# Venting Bathroom Fan through Flat Roof



## bluefitness (Sep 4, 2008)

stubits said:


> The way our house is constructed the only option to vent the bathroom outside is through a modified bitumen flat roof. Is there a specific type of vent that can be used? Does something like this work, or is there something better?
> 
> http://www.hvacquick.com/hqthconfig.php?fm=GJ



I would try to vent it through the side wall if you can. If you insist on going through the roof, I would ask this question in the roofing section. They will have better knowledge of sealing roofing penetrations.


----------



## Plumber101 (Feb 25, 2009)

The link here will be better because it provide a flap seal that will close when the dryer is not being used.


http://www.iaqsource.com/product.php?p=american-aldes_22-041&product=174479


----------



## stubits (Dec 30, 2008)

Thanks everyone!I have no choice but to vent through the roof. I know how to seal it on the roof, but was curious as to the best type of vent to use.Thanks for the suggestion, but I am trying to vent a bathroom fan, not a dryer.Any further suggestions?Thanks!


----------



## Plumber101 (Feb 25, 2009)

You can still use the vent cap that I suggested to you for a bath exhaust fan. You just want a vant cap that closes when not in use so that outside air will not back feed.

I use dryer vents to vent bath exhaust fans all the time.


----------



## evapman (Mar 25, 2007)

Agree with plumber101, only thing I wonder is where are you located? If in snow country I would have to suggest going thru with a roof jack and extending a insulated pipe above the snow line and then a vent cap with dampers. That way it won't get covered with snow and not vent correctly. ( don't ask how I know this).  just my .02 worth


----------



## stubits (Dec 30, 2008)

Thanks guys, that actually looks like a great vent, just wasn't sure it worked for a bathroom vent. Great to know it will work.Snow is a good question. We don't get much, a few inches at most at a time. How much snow counts here? Oh, and what is a roof jack?


----------



## Plumber101 (Feb 25, 2009)

If you only get a few inches then this cap shouldn't be a problem. You can build a riser for this cap and raise it if you need to.

Most roof jacks are for round pipe. Just google roof jack to see a pic.


----------



## evapman (Mar 25, 2007)

stubits said:


> Thanks guys, that actually looks like a great vent, just wasn't sure it worked for a bathroom vent. Great to know it will work.Snow is a good question. We don't get much, a few inches at most at a time. How much snow counts here? Oh, and what is a roof jack?

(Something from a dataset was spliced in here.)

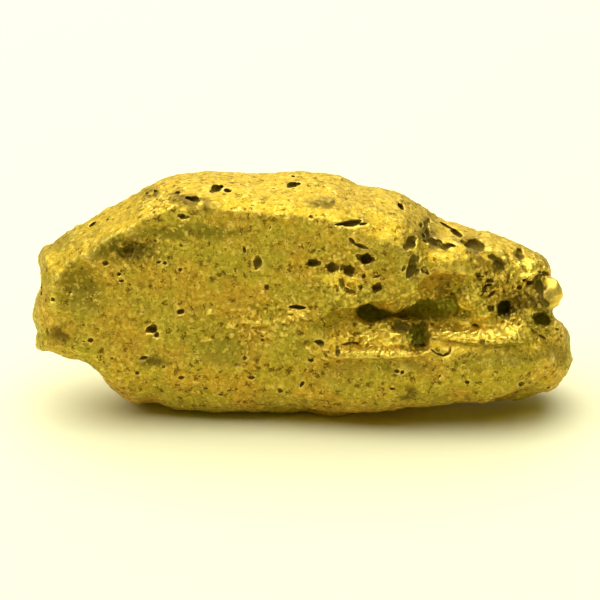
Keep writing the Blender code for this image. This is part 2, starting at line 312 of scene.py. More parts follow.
relief(nugget, "CLOUDS", 2.6, 0.9, group="back dents", noise_depth=1)
relief(nugget, "CLOUDS", 1.1, 0.3, noise_depth=2)
relief(nugget, "VORONOI", 0.5, -0.16, mid=0.4)
relief(nugget, "CLOUDS", 0.4, 0.2, group="crumbs", noise_depth=1)
relief(nugget, "VORONOI", 0.22, -0.2, group="crumbs", mid=0.4)
relief(nugget, "CLOUDS", 0.2, 0.12, noise_depth=1)
low, high = points_of(nugget).min(0), points_of(nugget).max(0)
print("box after relief:", low.round(2), high.round(2))

# %% [markdown]
# ## Pits
#
# Gold pits are where grains of quartz and ironstone dropped out, so they are angular, with sharp
# rims. Four pebbles with shaken corners stand for the lost grains. Each pit is a copy of one,
# stretched to its size, half sunk in the skin and cut out with a Boolean modifier.

# %% Four lost grains
def lost_grain(seed):
    """A ball of a few dozen faces with shaken corners."""
    bpy.ops.object.select_all(action="DESELECT")
    bpy.ops.mesh.primitive_ico_sphere_add(subdivisions=2, radius=1)
    grain = bpy.context.object
    bpy.ops.object.mode_set(mode="EDIT")
    bpy.ops.mesh.select_all(action="SELECT")
    bpy.ops.transform.vertex_random(offset=0.32, seed=seed)
    bpy.ops.object.mode_set(mode="OBJECT")
    return grain


grains = [lost_grain(seed) for seed in (3, 11, 23, 42)]
shake = random.Random(17)
print("grains with", len(grains[0].data.polygons), "faces each")

# %% [markdown]
# A sculptor would press a stamp into clay. Here the stamp is a grain, and a Boolean modifier
# takes its shape out of the metal, or melts it on for a crumb. Many grains are joined first, so
# that one Boolean does them all.

# %% Cutting tools
def place_grain(spot, axes, half_sizes):
    """A copy of one of the grains, rolled, and stretched along the given axes at a spot."""
    grain = shake.choice(grains)
    copy = grain.copy()
    copy.data = grain.data.copy()
    bpy.context.scene.collection.objects.link(copy)
    rolled = Matrix.Rotation(shake.uniform(0, math.tau), 4, "Y")
    copy.data.transform(
        Matrix.Translation(spot) @ axes.to_4x4() @ Matrix.Diagonal((*half_sizes, 1)) @ rolled)
    return copy


def combine(thing, placed, operation, name):
    """Joins the placed grains, and takes them out of the piece or melts them into it."""
    select_only(*placed)
    bpy.ops.object.join()
    tool = bpy.context.object
    before = len(thing.data.polygons)
    apply_modifier(thing, "BOOLEAN", operation=operation, object=tool, solver="MANIFOLD")
    bpy.data.objects.remove(tool)
    print(name, "made with", len(placed), "grains:", before, "->", len(thing.data.polygons))


# %% [markdown]
# ### The pits of the front, one by one
#
# These are large enough to list one by one. Each is (along, up, half width, half height, turn,
# half depth). Those that touch each other are cut in different rounds.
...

Maybe roof jack is not the correct word, flashing maybe better word like the rubber kind you cut to fit around the size pipe used(as in Dektite pipe flashing). Old words for me I'm old! lol Well amount of snow is if the vent is down on roof surface would be enough to compleatly cover it either on the level or drifting.Prolly not a problem tho if not much snow there. :thumbsup:


----------



## stubits (Dec 30, 2008)

Thanks guys! This is perfect.


----------